Available in three formats — an 11-disc CD/DVD edition, a six-record 180-gram vinyl edition, and a digital edition (as well as an option to compile all mediums) — Arkives surveys a decade during which Hawtin went from live-to-tape recording to multitrack computer engineering. Plastikman's development from front-forward to dislocated inertia is integral for understanding the full-length, full-body evolution of techno from 1993 to 2003, as well as its voguish reverberations. And this body of work would sit comfortably, and proudly for Hawtin, next to the works of genre originators such as Juan Atkins, Kevin Saunderson, and Derrick May, as well as Hawtin contemporaries such as Daniel Bell and Aphex Twin.

While the full rundown of Arkives is available on the Plastikman website, the common link among all six albums — not to mention the remixes, in-studio live sessions, previously vinyl-only bonuses, unreleased extended versions, etc. — is an undulating, insistent exploration of the Roland TB-303 analog bass-line synthesizer, and how even the most odd, excessively minimal components can be broken down in both cerebral and kinetic ways. It's easy to get too analytical when presented with how technology has allowed the evolving musical possibilities of a single little silver box, but Hawtin believes even armchair listeners fascinated by his ambient adventures shouldn't forget Plastikman's physicality.

"Plastikman is based on rhythm, low bass lines, syncopation — all stuff that can make the body move even if it's not the typical 4/4 kick and open hi-hat on three and seven," Hawtin explains.

"I think Plastikman was always very, very physical," he adds. "It started in dark warehouse parties with pummeling bass and snare rolls. You couldn't get much more physical than a huge speaker system with 808 kick and snare through it. [Plastikman's debut album] Sheet One was very much inspired by the sounds and feelings of late-night Detroit underground parties, those moments in the morning where only the hard-core people remained and they were either tired or induced into a weird state where they would be, for lack of a better word, slinky and elastic."

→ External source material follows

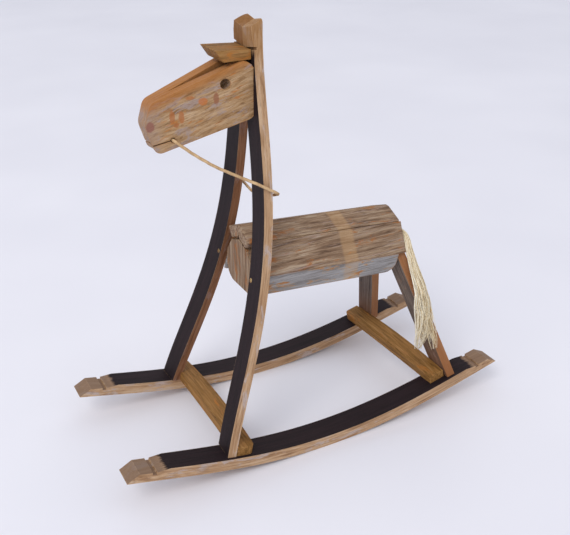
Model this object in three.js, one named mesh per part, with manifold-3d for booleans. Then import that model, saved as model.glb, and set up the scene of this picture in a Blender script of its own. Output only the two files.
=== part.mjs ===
// A child's rocking horse built from the staves of an old wine barrel.
// Millimetres. +X points to the nose, +Y to the horse's left, +Z up. The origin lies on the floor
// under the middle of the two rockers.
import * as THREE from "three";
import { mergeVertices } from "three/addons/utils/BufferGeometryUtils.js";
import Module from "manifold-3d";

const wasm = await Module();
wasm.setup();

// ---- Driving dimensions ------------------------------------------------------------------------

const GAP = 0.3; // between pieces that touch
const STAVE_HALF = 475; // half the length of a whole stave, along its bend
const SIDES = [
  { name: "left", sign: 1 },
  { name: "right", sign: -1 },
];

// A bent stave is tightest in the middle of its length and almost straight at its ends:
// curvature = (1 - flatten * (distance from the middle / half length)^2) / radius.
const ROCKER = {
  radius: 1154,
  flatten: 1.42,
  middle: 0,
  slope: 0,
  thick: 25.9,
  width: 60,
  taper: 0.154, // share of the width lost at each end
  spread: 168, // from the middle of the horse to the middle of a rocker
  facets: 35, // odd, so that one flat facet stands on the floor
};
// What the cooper cut into the concave face at a rocker's ends, as [distance from the tip, height]
const ROCKER_END = [
  [24, 19.7], // end of the bevelled tip
  [51.3, 19.7],
  [51.3, 14.7], // the groove that held the barrel head
  [60.8, 14.7],
  [60.8, 19.7],
  [88, ROCKER.thick], // end of the hollow
];

const NECK = {
  radius: 1147,
  flatten: 2.72,
  middle: 422.6,
  slope: -0.2852, // the foot leans back by this much, in radians
  thick: 19.2,
  width: 55.7,
  taper: 0.05,
  length: 892,
  cutOff: 20, // spare length below the foot, cut away to stand on the rocker
  facets: 30,
  foot: new THREE.Vector3(246.8, 162.2, 52.6),
  lean: 0.1765, // the two staves lean together like a letter A
  cornerRadius: 9, // of the ears
};
const NECK_END = [
  [16, 4.5],
  [33, 3],
  [53, -0.5],
  [53, -6.5],
  [59, -6.5],
  [59, -1.5],
  [80, 0],
];

// The crossbars are short pieces of stave, so they bow upwards and are widest in the middle.
const BAR = { thick: 21, bow: 7.5, taper: 0.13, seat: 1.2, cornerRadius: 11, facets: 14 };
const FRONT_BAR = { rear: 190.6, front: 235.6, left: 189, right: -187 };
const REAR_BAR = { rear: -330, front: -285, left: 178, right: -187 };
const REAR_SKEW = 0.026; // the rear bar and legs stand a little askew, left side back

const LEG = { thick: 20.6, width: 56, back: 0.289, out: 0.375 }; // back and out for each mm down
const LEG_KNEE = new THREE.Vector3(-270.2, 78.5, 283.7); // the middle of the left leg, half way down
const LEG_TOP_LENGTH = 98;
const LEG_FOOT_LENGTH = 252;

const BODY = {
  ridge: new THREE.Vector3(120, 0, 486), // top of the front end
  pitch: 0.0725, // the back slopes down to the rear
  thick: 26,
  front: 0, // of the saddle boards, from the ridge
  spare: 40, // extra length of the other boards, cut back to the neck staves
  rear: -384,
  belly: { rear: -364, cornerRadius: 26 },
};
// Corners of the body's left half, outside, across and up from the ridge
const BODY_SECTION = [
  [0, 0],
  [54, -21.5],
  [88, -87],
  [77.5, -134],
];
const FRONT_BULKHEAD = { thick: 22, halfWidth: 66, sag: 34, drop: 147 };
const REAR_BULKHEAD = { thick: 18, front: -314, hole: 8, holeDrop: 60 };

const CHEEK = { thick: 26, yaw: 0.1258, rear: 97, outerY: 47, outerX: 99 };
// Corners of a cheek seen from the side: distance forward, height, radius of the corner
const CHEEK_OUTLINE = [
  [CHEEK.rear, 846.5, 21],
  [302, 775, 20],
  [316, 734, 28],
  [297, 675, 14],
  [CHEEK.rear, 728.5, 18],
];
const EYE = { x: 155, z: 798.8, radius: 10.5 };
const MOUTH = { x: 262, z: 701.5, radius: 5, slot: 2.4, slotEnd: 690 };

// The board across the poll is a little thinner at the rear.
const POLL = { rear: 97.8, front: 172, undercut: 16, bottom: 838.3, top: 862, halfWidth: 38 };
const POLL_REAR_TOP = 857.5;

const SCREW = { head: 4.6, headDepth: 3.2, shank: 2.3, point: 7, sunk: 0.6, sides: 12 };

// ---- Colours -----------------------------------------------------------------------------------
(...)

Acknowledging he can't re-create the feeling of both vastness and closeness found in the darkness of a massive, burned-out factory or the isolation of a northern Michigan forest rave, Hawtin has engineered a hypersophisticated, semicircular LED installation set that reacts organically to audio signals. In this way, he uses spacing and shadow to create the kind of introspective, expressive environments — "an entanglement where I can feel the structure of the machine and the chaos of the human being" — which have always played a significant part in the Richie Hawtin/Plastikman experience.

"It may be more lights, more flash, more scale. But [a performance is] basically me manipulating different types of technology in ways to create a connection to the people out there — through sight and sound — and have it come together as something that is more than the sum of its parts."

Whether onstage or archived, Hawtin (or Plastikman) is undeniably immersive.